◆ TASK ◆
Restate the span of lines that starts with the line containing "Recreate this object" and ends with the line containing "leans towards -X.", word for word, including both, with nothing else.

◆ DATASET RECORDS ◆
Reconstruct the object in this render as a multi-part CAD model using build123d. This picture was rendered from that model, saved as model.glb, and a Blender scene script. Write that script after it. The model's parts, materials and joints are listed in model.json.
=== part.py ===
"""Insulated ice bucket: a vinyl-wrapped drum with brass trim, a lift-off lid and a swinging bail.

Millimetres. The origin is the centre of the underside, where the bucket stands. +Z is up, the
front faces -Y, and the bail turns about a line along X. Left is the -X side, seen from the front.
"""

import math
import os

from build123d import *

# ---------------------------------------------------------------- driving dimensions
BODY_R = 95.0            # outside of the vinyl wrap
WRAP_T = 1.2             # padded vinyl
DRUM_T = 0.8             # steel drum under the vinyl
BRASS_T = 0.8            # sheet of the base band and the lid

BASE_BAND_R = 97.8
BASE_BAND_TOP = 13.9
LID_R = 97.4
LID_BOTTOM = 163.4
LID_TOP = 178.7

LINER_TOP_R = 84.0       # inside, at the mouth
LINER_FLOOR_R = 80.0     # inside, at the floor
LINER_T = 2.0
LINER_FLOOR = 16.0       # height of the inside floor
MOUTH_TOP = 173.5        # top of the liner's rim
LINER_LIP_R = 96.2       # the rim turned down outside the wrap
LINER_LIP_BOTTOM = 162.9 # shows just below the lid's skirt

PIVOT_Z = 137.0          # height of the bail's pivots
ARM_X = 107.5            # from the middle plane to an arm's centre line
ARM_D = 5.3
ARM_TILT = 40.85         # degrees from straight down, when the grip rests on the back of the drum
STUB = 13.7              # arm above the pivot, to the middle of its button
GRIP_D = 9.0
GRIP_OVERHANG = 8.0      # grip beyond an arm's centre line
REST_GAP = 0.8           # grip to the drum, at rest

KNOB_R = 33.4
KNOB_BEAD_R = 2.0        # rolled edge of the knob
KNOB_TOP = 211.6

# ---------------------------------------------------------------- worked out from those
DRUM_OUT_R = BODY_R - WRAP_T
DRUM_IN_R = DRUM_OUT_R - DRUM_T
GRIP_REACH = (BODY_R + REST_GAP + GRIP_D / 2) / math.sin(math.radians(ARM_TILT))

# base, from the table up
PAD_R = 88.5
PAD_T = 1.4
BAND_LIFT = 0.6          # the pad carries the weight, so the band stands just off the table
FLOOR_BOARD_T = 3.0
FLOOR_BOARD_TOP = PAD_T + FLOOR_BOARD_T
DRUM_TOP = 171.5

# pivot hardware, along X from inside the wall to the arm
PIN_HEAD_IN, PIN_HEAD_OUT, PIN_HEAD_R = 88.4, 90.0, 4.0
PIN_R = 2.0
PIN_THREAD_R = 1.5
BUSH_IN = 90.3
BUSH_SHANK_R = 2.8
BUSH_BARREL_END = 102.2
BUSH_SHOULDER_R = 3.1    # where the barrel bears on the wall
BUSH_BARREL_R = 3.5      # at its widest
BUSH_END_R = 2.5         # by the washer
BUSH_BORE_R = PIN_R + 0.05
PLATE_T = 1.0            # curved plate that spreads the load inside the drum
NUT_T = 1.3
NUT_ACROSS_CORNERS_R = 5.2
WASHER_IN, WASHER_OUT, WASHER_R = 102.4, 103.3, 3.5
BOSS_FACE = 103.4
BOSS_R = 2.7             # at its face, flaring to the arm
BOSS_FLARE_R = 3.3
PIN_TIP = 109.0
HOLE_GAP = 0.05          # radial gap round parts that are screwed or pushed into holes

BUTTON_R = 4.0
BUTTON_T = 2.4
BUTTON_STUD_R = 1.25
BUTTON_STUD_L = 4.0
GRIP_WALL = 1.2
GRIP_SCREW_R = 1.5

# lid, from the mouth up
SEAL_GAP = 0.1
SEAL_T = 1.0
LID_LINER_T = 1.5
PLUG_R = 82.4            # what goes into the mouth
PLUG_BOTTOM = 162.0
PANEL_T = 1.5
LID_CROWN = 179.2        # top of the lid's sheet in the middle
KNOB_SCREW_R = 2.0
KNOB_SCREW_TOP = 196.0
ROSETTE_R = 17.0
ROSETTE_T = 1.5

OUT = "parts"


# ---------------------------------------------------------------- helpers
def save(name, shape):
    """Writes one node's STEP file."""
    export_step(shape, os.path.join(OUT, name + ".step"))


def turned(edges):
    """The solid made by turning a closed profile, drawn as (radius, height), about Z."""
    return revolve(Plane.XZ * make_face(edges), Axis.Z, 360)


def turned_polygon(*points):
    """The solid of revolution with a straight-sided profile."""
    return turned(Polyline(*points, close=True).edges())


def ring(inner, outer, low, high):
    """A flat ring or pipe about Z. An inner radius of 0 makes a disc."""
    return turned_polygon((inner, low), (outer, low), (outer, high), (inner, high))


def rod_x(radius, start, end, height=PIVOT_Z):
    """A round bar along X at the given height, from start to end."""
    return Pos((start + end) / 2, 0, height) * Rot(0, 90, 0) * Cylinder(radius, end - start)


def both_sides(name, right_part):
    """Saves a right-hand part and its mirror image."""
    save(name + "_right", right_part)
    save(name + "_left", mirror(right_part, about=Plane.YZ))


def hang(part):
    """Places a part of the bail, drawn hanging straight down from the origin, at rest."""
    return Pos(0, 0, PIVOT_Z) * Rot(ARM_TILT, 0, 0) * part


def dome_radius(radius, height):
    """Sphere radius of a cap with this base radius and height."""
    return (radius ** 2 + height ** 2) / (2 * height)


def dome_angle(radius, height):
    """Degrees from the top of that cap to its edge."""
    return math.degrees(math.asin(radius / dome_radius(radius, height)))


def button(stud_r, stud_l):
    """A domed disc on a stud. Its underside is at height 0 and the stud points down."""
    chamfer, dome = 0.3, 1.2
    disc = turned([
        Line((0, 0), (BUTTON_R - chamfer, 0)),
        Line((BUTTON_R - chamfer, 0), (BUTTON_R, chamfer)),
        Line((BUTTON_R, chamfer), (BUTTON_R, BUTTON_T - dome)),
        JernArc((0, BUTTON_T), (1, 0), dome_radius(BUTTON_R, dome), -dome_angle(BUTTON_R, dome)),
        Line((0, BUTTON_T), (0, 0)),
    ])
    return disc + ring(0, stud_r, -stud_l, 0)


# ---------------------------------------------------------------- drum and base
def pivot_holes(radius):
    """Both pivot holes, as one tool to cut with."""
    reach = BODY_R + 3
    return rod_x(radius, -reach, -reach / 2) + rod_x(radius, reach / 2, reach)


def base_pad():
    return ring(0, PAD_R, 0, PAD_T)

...

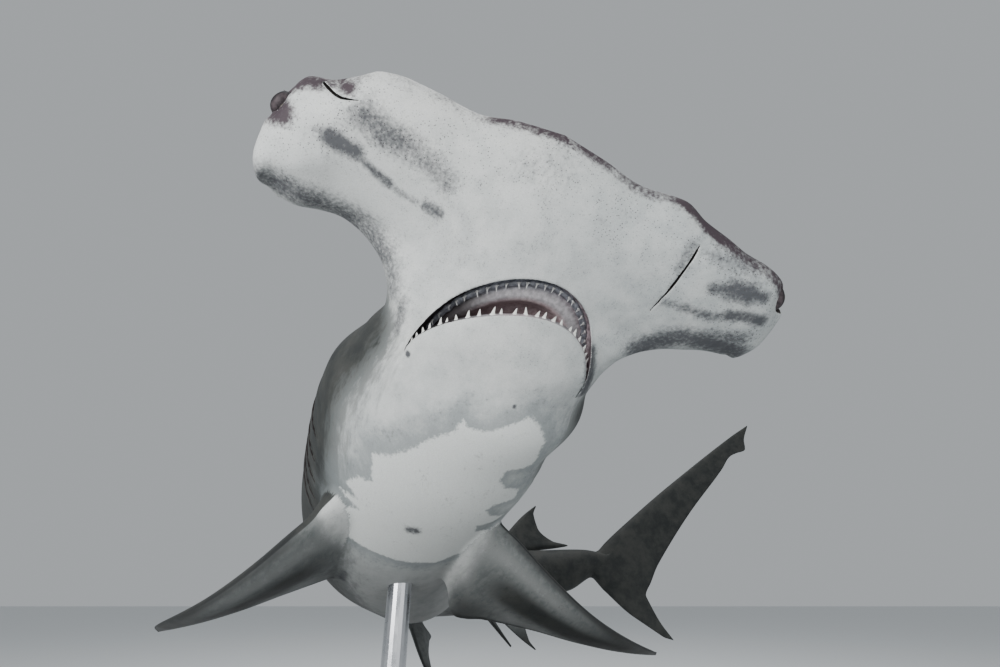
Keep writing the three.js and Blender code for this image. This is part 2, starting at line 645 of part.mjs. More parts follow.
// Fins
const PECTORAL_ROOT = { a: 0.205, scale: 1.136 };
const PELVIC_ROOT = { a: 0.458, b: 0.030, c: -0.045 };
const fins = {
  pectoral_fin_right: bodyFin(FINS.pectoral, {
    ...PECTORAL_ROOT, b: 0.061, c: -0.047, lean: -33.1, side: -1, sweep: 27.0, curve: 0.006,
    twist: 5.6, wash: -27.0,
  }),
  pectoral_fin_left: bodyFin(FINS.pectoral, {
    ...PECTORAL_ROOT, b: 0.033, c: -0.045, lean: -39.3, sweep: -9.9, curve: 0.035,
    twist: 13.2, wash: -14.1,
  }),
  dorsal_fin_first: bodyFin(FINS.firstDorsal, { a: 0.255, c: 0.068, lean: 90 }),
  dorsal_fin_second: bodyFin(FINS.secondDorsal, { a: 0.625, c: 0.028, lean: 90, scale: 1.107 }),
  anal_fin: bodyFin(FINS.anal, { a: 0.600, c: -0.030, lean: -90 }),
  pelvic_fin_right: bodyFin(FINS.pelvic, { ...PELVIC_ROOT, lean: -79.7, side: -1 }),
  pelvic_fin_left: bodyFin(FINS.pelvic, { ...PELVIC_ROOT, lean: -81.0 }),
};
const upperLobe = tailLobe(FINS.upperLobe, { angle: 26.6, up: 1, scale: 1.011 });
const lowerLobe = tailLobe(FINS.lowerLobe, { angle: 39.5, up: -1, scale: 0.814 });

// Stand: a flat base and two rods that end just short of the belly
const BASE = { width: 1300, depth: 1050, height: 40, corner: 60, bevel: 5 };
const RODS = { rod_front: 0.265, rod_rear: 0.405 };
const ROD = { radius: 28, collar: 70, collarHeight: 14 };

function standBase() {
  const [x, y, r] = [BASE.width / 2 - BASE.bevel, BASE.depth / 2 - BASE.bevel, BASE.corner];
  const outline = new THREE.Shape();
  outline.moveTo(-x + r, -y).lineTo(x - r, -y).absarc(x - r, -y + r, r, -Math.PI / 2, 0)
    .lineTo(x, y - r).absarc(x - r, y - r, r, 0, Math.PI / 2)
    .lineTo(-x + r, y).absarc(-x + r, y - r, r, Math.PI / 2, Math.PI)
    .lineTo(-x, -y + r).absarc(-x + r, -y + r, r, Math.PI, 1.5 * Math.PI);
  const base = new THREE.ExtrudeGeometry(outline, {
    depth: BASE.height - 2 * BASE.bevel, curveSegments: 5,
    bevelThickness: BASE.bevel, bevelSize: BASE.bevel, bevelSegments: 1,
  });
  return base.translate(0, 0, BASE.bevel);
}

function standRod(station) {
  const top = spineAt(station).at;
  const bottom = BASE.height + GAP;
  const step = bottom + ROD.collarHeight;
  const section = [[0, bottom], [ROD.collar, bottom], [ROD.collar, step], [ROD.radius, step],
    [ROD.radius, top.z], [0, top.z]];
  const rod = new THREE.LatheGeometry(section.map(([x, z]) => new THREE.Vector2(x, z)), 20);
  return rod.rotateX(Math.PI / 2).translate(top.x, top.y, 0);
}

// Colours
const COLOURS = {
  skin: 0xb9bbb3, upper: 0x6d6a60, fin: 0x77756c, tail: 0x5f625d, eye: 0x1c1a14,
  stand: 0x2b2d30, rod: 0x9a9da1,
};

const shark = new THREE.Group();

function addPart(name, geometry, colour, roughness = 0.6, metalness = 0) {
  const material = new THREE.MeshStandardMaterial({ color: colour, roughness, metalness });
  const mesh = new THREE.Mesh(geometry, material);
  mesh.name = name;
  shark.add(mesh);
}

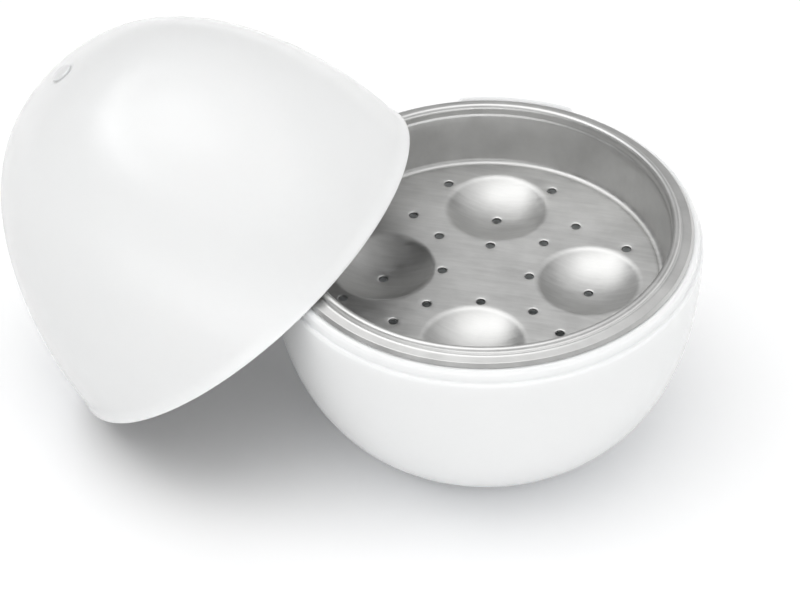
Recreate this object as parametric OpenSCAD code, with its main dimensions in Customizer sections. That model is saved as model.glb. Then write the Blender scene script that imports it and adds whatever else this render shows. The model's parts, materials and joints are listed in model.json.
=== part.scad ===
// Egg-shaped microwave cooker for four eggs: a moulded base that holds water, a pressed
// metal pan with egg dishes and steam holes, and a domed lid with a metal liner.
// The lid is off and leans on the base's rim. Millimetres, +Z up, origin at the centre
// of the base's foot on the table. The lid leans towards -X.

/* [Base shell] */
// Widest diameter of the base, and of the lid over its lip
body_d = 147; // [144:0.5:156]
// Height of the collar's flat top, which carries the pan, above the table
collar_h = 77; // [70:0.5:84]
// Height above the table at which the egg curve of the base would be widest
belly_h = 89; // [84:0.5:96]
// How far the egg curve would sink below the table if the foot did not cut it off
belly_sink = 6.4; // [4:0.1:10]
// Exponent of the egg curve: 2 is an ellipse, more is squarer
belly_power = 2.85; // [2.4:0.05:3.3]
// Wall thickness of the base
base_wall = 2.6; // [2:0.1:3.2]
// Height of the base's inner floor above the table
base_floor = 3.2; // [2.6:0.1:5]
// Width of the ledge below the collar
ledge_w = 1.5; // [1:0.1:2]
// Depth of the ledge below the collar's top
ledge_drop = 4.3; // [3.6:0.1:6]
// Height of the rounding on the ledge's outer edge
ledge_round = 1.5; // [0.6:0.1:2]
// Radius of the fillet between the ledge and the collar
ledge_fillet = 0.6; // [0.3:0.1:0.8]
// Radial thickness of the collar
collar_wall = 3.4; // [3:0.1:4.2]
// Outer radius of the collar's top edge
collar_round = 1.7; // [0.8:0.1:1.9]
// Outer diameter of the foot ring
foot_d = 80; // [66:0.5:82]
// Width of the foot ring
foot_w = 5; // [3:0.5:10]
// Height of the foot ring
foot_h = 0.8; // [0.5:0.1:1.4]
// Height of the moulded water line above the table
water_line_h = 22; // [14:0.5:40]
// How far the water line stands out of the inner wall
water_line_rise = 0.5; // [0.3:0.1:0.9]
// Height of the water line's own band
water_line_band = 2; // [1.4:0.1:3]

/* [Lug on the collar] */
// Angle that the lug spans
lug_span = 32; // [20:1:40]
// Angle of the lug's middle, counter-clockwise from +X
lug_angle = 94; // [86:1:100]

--

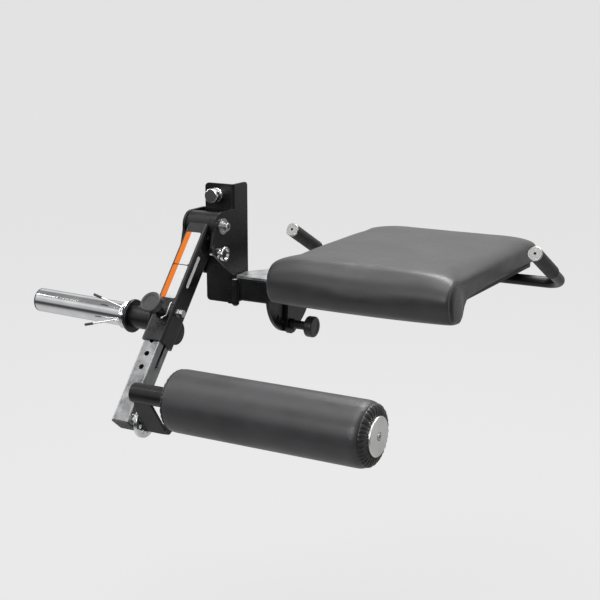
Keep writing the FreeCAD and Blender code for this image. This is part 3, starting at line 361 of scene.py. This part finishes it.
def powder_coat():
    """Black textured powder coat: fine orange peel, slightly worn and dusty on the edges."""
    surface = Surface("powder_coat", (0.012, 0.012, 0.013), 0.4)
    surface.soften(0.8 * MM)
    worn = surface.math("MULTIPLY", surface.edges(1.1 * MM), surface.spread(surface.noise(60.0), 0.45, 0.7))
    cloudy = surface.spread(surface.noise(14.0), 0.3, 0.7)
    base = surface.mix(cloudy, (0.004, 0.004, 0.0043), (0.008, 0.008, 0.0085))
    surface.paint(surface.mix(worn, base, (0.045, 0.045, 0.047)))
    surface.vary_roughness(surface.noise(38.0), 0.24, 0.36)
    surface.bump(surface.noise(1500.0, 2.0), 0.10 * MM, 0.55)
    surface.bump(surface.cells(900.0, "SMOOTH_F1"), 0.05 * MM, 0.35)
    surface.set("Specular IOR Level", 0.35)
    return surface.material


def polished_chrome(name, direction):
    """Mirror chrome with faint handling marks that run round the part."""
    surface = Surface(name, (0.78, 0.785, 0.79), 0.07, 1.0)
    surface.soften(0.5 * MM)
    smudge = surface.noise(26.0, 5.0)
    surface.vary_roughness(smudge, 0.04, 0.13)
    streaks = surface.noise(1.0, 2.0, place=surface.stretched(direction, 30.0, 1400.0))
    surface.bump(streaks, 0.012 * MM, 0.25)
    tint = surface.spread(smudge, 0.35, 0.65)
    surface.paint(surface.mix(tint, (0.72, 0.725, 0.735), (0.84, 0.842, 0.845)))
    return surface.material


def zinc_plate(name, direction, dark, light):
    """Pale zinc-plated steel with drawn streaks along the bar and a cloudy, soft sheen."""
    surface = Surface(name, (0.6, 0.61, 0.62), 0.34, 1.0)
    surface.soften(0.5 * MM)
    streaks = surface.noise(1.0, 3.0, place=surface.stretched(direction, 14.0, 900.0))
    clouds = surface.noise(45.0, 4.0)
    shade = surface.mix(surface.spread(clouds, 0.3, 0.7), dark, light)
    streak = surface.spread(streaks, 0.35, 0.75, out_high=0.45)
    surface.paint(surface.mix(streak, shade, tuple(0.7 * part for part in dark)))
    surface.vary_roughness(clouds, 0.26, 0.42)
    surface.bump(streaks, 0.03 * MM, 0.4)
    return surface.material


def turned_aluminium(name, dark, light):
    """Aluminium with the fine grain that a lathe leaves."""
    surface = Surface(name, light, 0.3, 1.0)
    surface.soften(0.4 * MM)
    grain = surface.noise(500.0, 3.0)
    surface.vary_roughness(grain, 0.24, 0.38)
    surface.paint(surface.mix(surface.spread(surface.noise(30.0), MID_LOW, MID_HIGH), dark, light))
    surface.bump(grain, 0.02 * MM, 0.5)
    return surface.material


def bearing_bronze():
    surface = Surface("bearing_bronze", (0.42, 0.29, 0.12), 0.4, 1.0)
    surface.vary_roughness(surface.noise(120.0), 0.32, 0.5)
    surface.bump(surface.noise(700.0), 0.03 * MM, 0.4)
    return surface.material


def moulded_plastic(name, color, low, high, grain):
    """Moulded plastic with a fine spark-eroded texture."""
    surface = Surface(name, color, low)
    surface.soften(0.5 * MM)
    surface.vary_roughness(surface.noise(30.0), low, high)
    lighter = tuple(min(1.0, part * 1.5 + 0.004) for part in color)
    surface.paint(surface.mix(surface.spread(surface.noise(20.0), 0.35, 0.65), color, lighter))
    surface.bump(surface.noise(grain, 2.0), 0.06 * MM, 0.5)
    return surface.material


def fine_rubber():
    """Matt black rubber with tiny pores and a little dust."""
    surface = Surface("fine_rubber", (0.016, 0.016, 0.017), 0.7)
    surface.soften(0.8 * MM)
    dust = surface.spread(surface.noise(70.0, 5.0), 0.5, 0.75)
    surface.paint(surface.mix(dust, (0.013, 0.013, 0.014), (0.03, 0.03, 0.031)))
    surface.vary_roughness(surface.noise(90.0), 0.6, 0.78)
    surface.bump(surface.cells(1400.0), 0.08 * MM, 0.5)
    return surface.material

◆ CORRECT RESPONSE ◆
Recreate this object as parametric OpenSCAD code, with its main dimensions in Customizer sections. That model is saved as model.glb. Then write the Blender scene script that imports it and adds whatever else this render shows. The model's parts, materials and joints are listed in model.json.
=== part.scad ===
// Egg-shaped microwave cooker for four eggs: a moulded base that holds water, a pressed
// metal pan with egg dishes and steam holes, and a domed lid with a metal liner.
// The lid is off and leans on the base's rim. Millimetres, +Z up, origin at the centre
// of the base's foot on the table. The lid leans towards -X.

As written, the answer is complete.